TITLE: Natural Gas Prints $3.12 and Nobody's Pricing the Back Half
TAG: gas
EXCERPT: 7.72 in January to $3.12 in June… the fastest commodity round-trip of the year just gave back a polar vortex, erased the LNG bid, and priced like abundance is permanent. December futures sit forty cents higher—the curve knows what spot refuses to admit…
IMAGE: natural gas processing plant
BODY:
Henry Hub closed Wednesday at $3.12 per million British thermal units, down more than half from the $7.72 spike in January and trading like the tightest winter in years never happened. The polar vortex is over, the injection season is here, and spot prices collapsed back to levels that assume supply will stay abundant and LNG export demand will stay polite. One problem: December 2026 futures are holding above $4, a forty-cent contango that says the market knows exactly what's coming and spot hasn't figured it out yet.
The curve is the tell—front-month weakness against a bid that starts the moment summer ends. Traders are pricing this like a storage-driven collapse, not a structural shift. Total stockpiles climbed to 2.759 trillion cubic feet, around 1% below last year but 5.8% above the five-year average, and the injection pace has slowed after three consecutive builds. What consensus calls oversupply is a brief seasonal window before LNG export capacity reasserts itself and winter demand pulls every molecule out of storage the market just spent spring filling.
LNG export activity has softened, with average gas deliveries to the nine major US LNG export terminals declining to 17.0 billion cubic feet per day so far in June due to seasonal maintenance at Golden Pass and Freeport. That maintenance is temporary, the capacity additions are permanent, and the EIA expects Henry Hub to average $3.34 per MMBtu in the second half of 2026 and $3.55 in the second half of 2027—a forecast that puts current spot pricing seven percent cheap to where it needs to be by October.

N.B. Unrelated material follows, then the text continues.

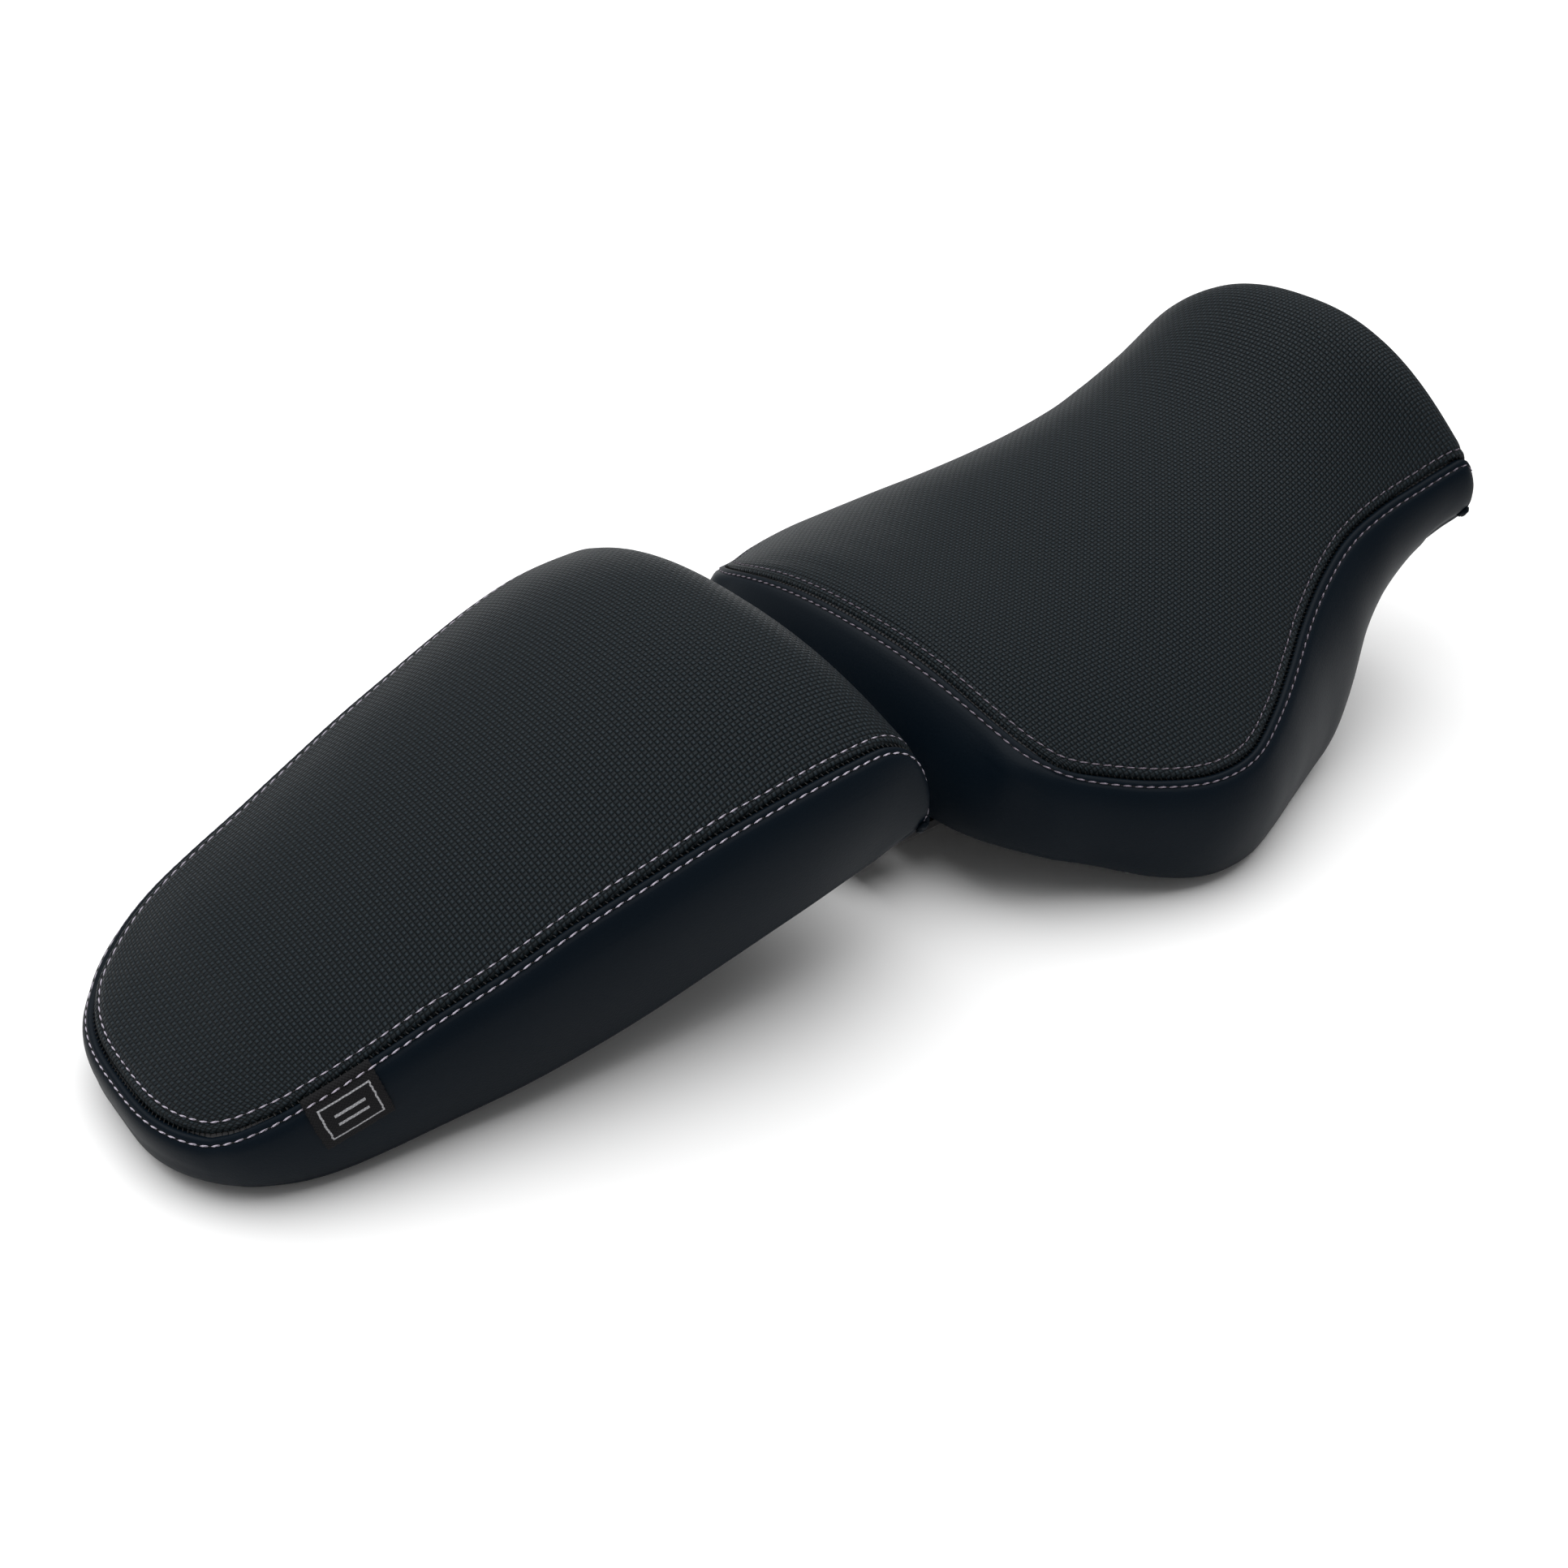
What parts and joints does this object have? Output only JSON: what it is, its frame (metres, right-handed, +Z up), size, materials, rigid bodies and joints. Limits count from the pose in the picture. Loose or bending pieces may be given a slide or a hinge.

The mechanism here is straightforward: US Lower 48 production has eased to 109.4 billion cubic feet per day in June from 109.7 in May, a modest decline that matters because it's happening while export infrastructure is expanding. US marketed natural gas production is forecast to grow 3.3% in 2026, driven almost entirely by higher associated gas in the Permian region, but that growth isn't keeping pace with the LNG buildout. The Permian produces gas as a byproduct of oil drilling—it's not price-responsive the way dry-gas plays are. When winter arrives and exports ramp back to full capacity, the supply cushion the market is leaning on disappears.
The January spike to $7.72 wasn't noise—it was a preview. Record storage withdrawals and a polar vortex pulled inventory down faster than anyone expected, and spot prices quintupled because the system had no give. That same tightness is being built back into the curve as soon as maintenance wraps and summer shifts to fall. The difference is nobody's paying for it in prompt-month anymore; they're paying for it six months out, where the risk actually sits.
What spot is missing: temperatures are expected to remain above normal through July 1, supporting stronger gas consumption from power generators, and every hot day this summer is a molecule that doesn't make it into storage for winter. The injection season that's supposed to refill the system is running into air-conditioning demand and flattening just as the curve starts pricing scarcity again. By the time the market realizes storage didn't rebuild enough to meet winter plus exports, spot will be back above four and December will be above five.
The contango is the trade—you're buying what the market already knows against what it's pretending not to see. Front-month is priced for abundance that lasts until it doesn't; the back is priced for a winter that behaves like the last one. Somebody's wrong. The curve says it's spot.